先憂後楽
中国北宋時代の言葉。為政者の心得を端的に述べている。「国の指導者たるもの民に先立って憂い、民の後から楽しむべし」という意味だ。この言葉にならって屋敷や庭園が「後楽園」と命名されるケースもある。寡聞にして「先憂園」というのは聞いたことがないが。
「先に苦労して、後から楽をしよう」というアンチキリギリス派の言葉だと思っていたが、どうも違うらしい。「先」「後」というのは選択可能な2つの行為のうちどちらからというような種類の概念ではなく、「民より先」「民より後」という意味だとは最近知った次第だ。先に家や車を取得してローンが後からという図式はどちらにしろ真逆もいいところだ。
ブラームスの音楽用語使用の傾向を観察していると、私が勘違いしていた意味の「先憂後楽」の気配が漂っている。若い頃は自分の思いを伝えたくて、言葉を厚く重ねた用例や、大げさな表現が目に付く。演奏家たちに自分の意図が伝わらないことを恐れているかのようである。初期のピアノ独奏曲を中心にそうした傾向がデータ面でも現れている。作品番号でいうと10番以内が特に顕著で、35番までが過渡期だ。キャラクターピース連発の76番以降は穏やかな表現が優勢になる。歌曲では作品19と作品32の間に転換点がある。室内楽ではとはいえ作品8のピアノ三重奏曲の初版だけにその痕跡が認められる。

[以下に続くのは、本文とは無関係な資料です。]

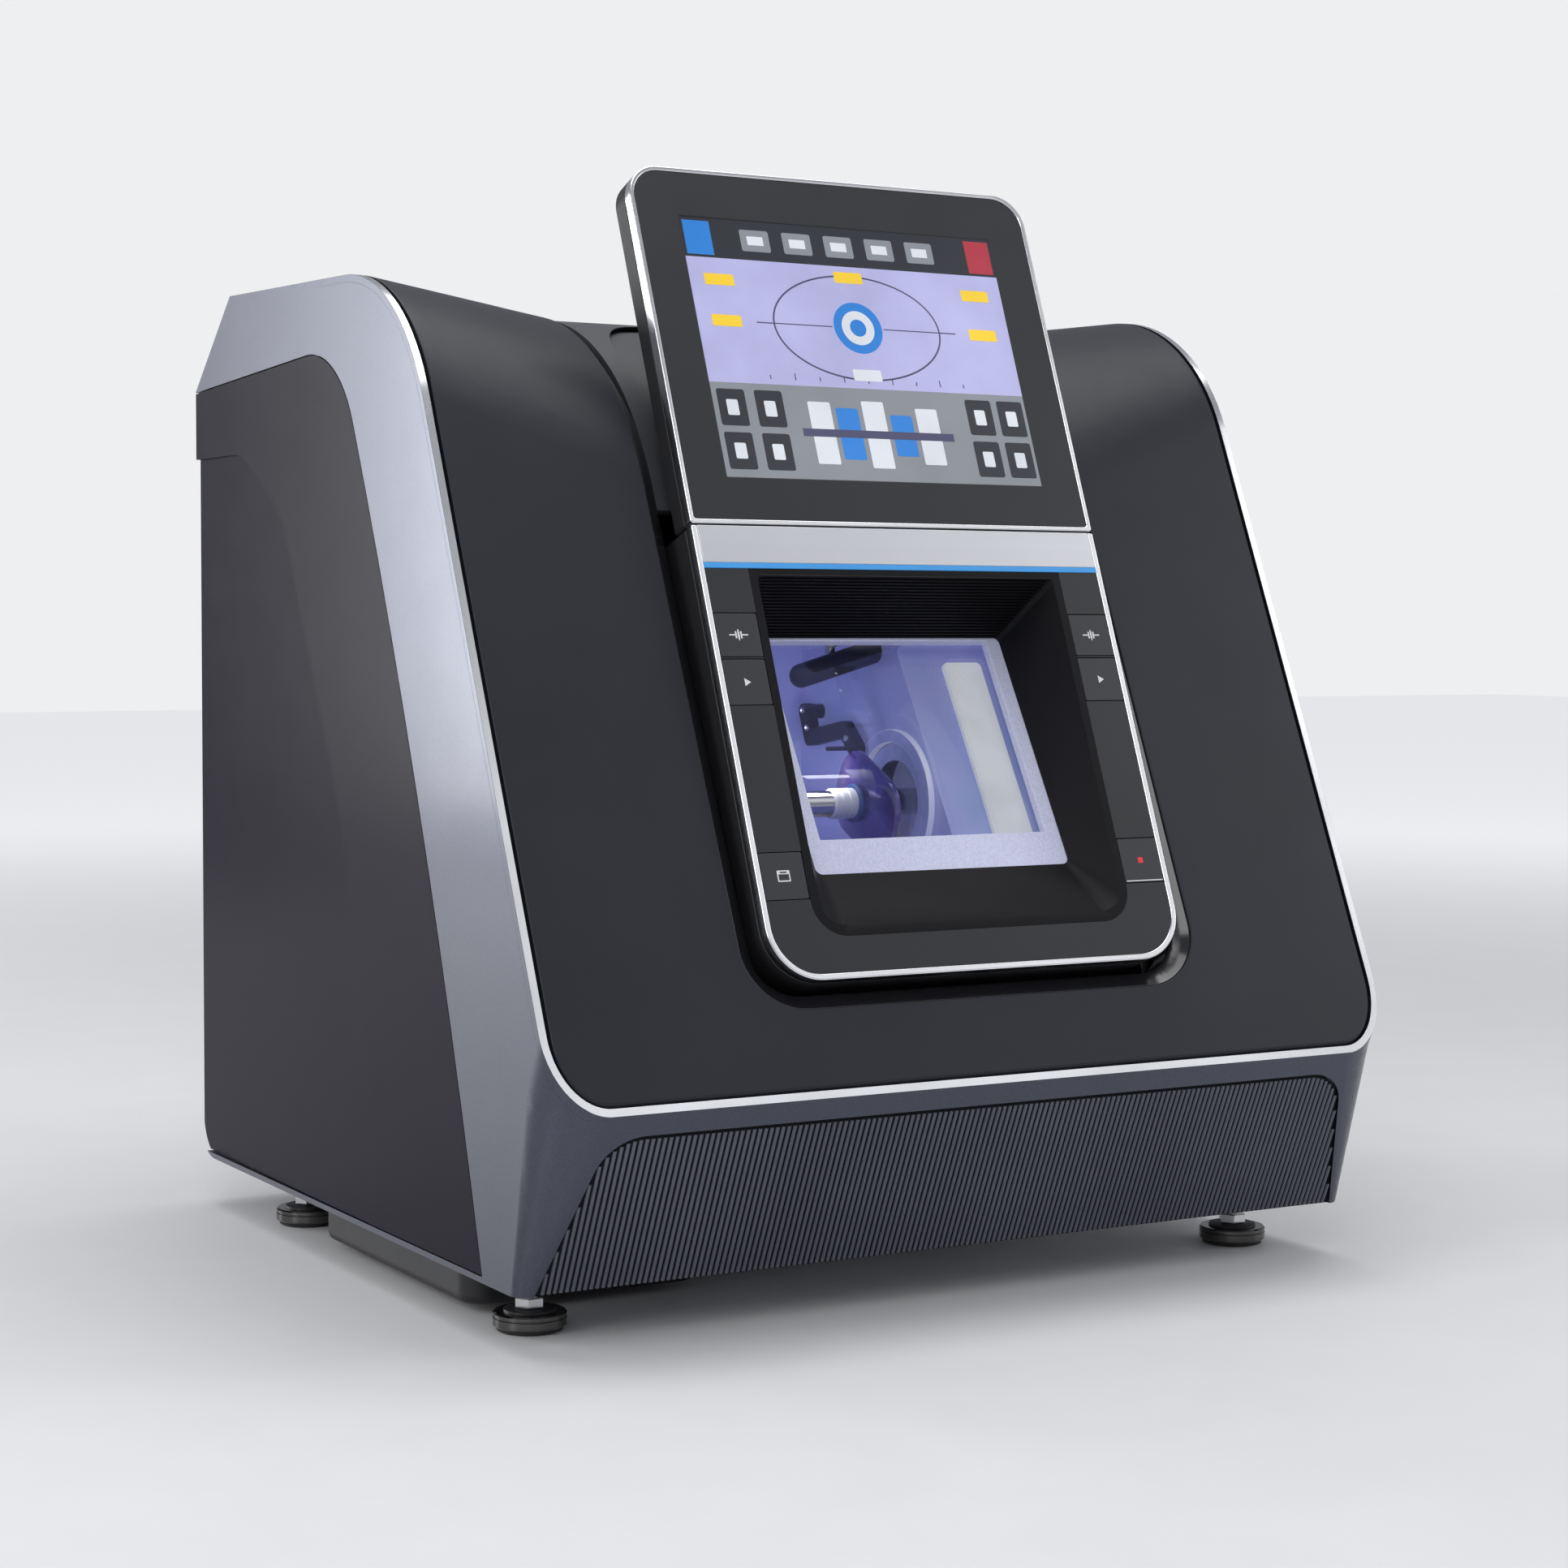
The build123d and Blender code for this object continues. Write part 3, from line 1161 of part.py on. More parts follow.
TRAY_FRONT = DOOR_THICK + 3 * SLIDE_GAP
RAIL_START = DOOR_WIDTH / 2 + SLIDE_GAP
RAIL_TOP = DOOR_HEIGHT + DOOR_TRAVEL + RAIL_END
SLIDE_DEPTH = SLIDE_GAP + DOOR_THICK / 2
SCREW_PLANE = Plane(
    origin=(SCREW_OFFSET, *on_door(0, SLIDE_DEPTH)),
    x_dir=(1, 0, 0),
    z_dir=(0, sin(DOOR_LEAN), cos(DOOR_LEAN)),
)
PANE_MIDDLE = (PANE_FOOT + PANE_TOP) / 2
PANE_HEIGHT = PANE_TOP - PANE_FOOT

with BuildPart() as door_frame:
    with BuildSketch(DOOR_PLANE.offset(-SLIDE_GAP)):
        with Locations((0, DOOR_HEIGHT / 2)):
            Rectangle(DOOR_WIDTH, DOOR_HEIGHT)
        with Locations((0, PANE_MIDDLE)):
            Rectangle(PANE_WIDTH, PANE_HEIGHT, mode=Mode.SUBTRACT)
    extrude(amount=-DOOR_THICK)
    with BuildSketch(DOOR_PLANE.offset(TONGUE_THICK / 2 - SLIDE_DEPTH)):
        for side in (-1, 1):
            with Locations((side * DOOR_WIDTH / 2, DOOR_HEIGHT / 2)):
                Rectangle(2 * TONGUE_WIDTH, DOOR_HEIGHT)
        with Locations((DOOR_WIDTH / 2, DOOR_HEIGHT - NUT_HEIGHT)):
            reach = SCREW_OFFSET - DOOR_WIDTH / 2
            Rectangle(reach, NUT_HEIGHT, align=(Align.MIN, Align.MIN))
        with Locations((0, PANE_MIDDLE)):
            Rectangle(PANE_WIDTH, PANE_HEIGHT, mode=Mode.SUBTRACT)
    extrude(amount=-TONGUE_THICK)
    with BuildSketch(SCREW_PLANE.offset(DOOR_HEIGHT - NUT_HEIGHT)):
        Circle(NUT_R)
    extrude(amount=NUT_HEIGHT)
    with BuildSketch(SCREW_PLANE):
        Circle(SCREW_R + RUNNING_GAP)
    extrude(amount=2 * DOOR_HEIGHT, mode=Mode.SUBTRACT)
save(door_frame, "door_frame")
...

作品が世の中に認められ、作曲家として押しも押されもせぬ位置付けを獲得する歩みと平行して、使用する音楽用語の簡素化が進んでいるような気がする。演奏家たちがブラームスの語法・語り口に慣れて行くにつれてと言い換えることも出来よう。
そういえば「苦悩を克服して歓喜へ」というのも「先憂後楽」っぽく見える。